# Opening in 1,000-ac QDM lease



## GottaGetOutdoors (Dec 31, 2018)

I anticipate one opening for the 2019-20 season on a 1,000-ac Wilkes County lease. Now screening candidates. The lease is a beautiful private timberland property near Washington, GA. Limited to 5 members total. The lease secured long term. Cover types include mature hardwoods along creeks, natural pine-hardwood stands, and planted pines. Pine plantations are a patchwork of stands ranging from 1-60 years old. Food sources include mast producing oaks, understory browse, and food plots. Good road system. A number of ladder stands and shooting houses in place.

Good deer and turkey hunting.
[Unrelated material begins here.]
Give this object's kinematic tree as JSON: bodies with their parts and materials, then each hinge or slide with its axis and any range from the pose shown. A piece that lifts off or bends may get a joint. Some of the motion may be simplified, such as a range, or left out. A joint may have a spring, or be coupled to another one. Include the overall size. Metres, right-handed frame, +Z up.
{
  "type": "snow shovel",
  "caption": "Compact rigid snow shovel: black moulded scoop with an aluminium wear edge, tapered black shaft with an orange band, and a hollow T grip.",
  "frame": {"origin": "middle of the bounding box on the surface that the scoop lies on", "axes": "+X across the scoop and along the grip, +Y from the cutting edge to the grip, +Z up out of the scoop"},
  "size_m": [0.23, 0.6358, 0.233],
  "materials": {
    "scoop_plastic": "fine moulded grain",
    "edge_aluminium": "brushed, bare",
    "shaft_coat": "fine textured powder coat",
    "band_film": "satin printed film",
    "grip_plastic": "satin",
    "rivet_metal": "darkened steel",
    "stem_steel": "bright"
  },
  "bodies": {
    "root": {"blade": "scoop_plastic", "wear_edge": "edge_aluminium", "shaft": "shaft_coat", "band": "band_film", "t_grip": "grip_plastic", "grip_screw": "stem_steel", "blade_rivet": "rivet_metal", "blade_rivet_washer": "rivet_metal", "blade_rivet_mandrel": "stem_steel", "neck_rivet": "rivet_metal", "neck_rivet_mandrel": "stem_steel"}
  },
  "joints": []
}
Some hogs. Above average deer density. Members are encouraged to harvest does to help improve our doe-to-buck ratio. Good genetics. This region produces 130-150 class bucks with an occasional 160-class. Dues are $3500 and covers lease, insurance, and food plots. Member is allowed 2 bucks, 6 does, and 2 gobblers. No limit on hogs. No camping on the property but there is an RV campground and motel nearby.
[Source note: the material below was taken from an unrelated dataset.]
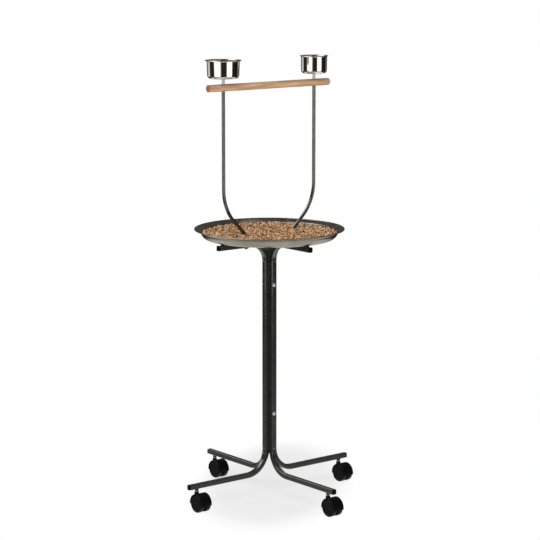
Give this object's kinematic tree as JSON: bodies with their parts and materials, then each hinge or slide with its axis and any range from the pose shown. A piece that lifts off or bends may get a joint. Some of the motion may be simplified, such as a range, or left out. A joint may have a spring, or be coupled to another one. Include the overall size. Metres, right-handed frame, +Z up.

Our management objective is quality hunting and minimal pressure. Members live an hour or more from the property. The average member hunts 1-2 times a month. Guest is allowed on occasion - with discretion. Anything killed by the guest counts toward the member's quota.


----------



## Natemartin1026 (Dec 31, 2018)

This spot still available


----------



## GottaGetOutdoors (Jan 1, 2019)

Yes. I am screening applicants now.


----------



## golfer72 (Jan 3, 2019)

I'm interested in this.  I am looking to hunt with a small group of responsible hunters that are interested in hunting trophy bucks and mature gobblers.   I typically hunt on weekdays since I am in charge of my own work schedule.  I am an empty nester so nobody hunting in the family but me.  It looks like I live around 2 hours away. 

Thanks,

Blane


----------



## GottaGetOutdoors (Jan 3, 2019)

PM sent, Golfer72.


----------



## GottaGetOutdoors (Jan 9, 2019)

Thanks for all the interest. I have replied to all the PMs and have begun screening several new candidates. Feel free to PM me if you want to know more about this one or my other GA leases.


----------



## Ffpowder (Jan 9, 2019)

I would like more info on all leases, locations and rules


----------



## GottaGetOutdoors (Jan 9, 2019)

Details on every lease are posted on my website at www.wildlifecooperative.com. I also posted pics from each lease. Look it over and then give me a shout. Thanks and have a blessed day.


----------



## chasp12 (Feb 20, 2019)

Please PM me if this is still available. Thank you.


----------



## GottaGetOutdoors (Feb 20, 2019)

Call me at 706-765-8435. Thanks. Jerry


----------



## coolie (May 4, 2019)

Still taken members
bryantcoolidge@msn.com


----------



## KSCSHANE (Jul 20, 2019)

GottaGetOutdoors said:


> I anticipate one opening for the 2019-20 season on a 1,000-ac Wilkes County lease. Now screening candidates. The lease is a beautiful private timberland property near Washington, GA. Limited to 5 members total. The lease secured long term. Cover types include mature hardwoods along creeks, natural pine-hardwood stands, and planted pines. Pine plantations are a patchwork of stands ranging from 1-60 years old. Food sources include mast producing oaks, understory browse, and food plots. Good road system. A number of ladder stands and shooting houses in place.
> 
> Good deer and turkey hunting. Some hogs. Above average deer density. Members are encouraged to harvest does to help improve our doe-to-buck ratio. Good genetics. This region produces 130-150 class bucks with an occasional 160-class. Dues are $3500 and covers lease, insurance, and food plots. Member is allowed 2 bucks, 6 does, and 2 gobblers. No limit on hogs. No camping on the property but there is an RV campground and motel nearby.
> 
> Our management objective is quality hunting and minimal pressure. Members live an hour or more from the property. The average member hunts 1-2 times a month. Guest is allowed on occasion - with discretion. Anything killed by the guest counts toward the member's quota.


Hello, I am interested, are you still taking members?


----------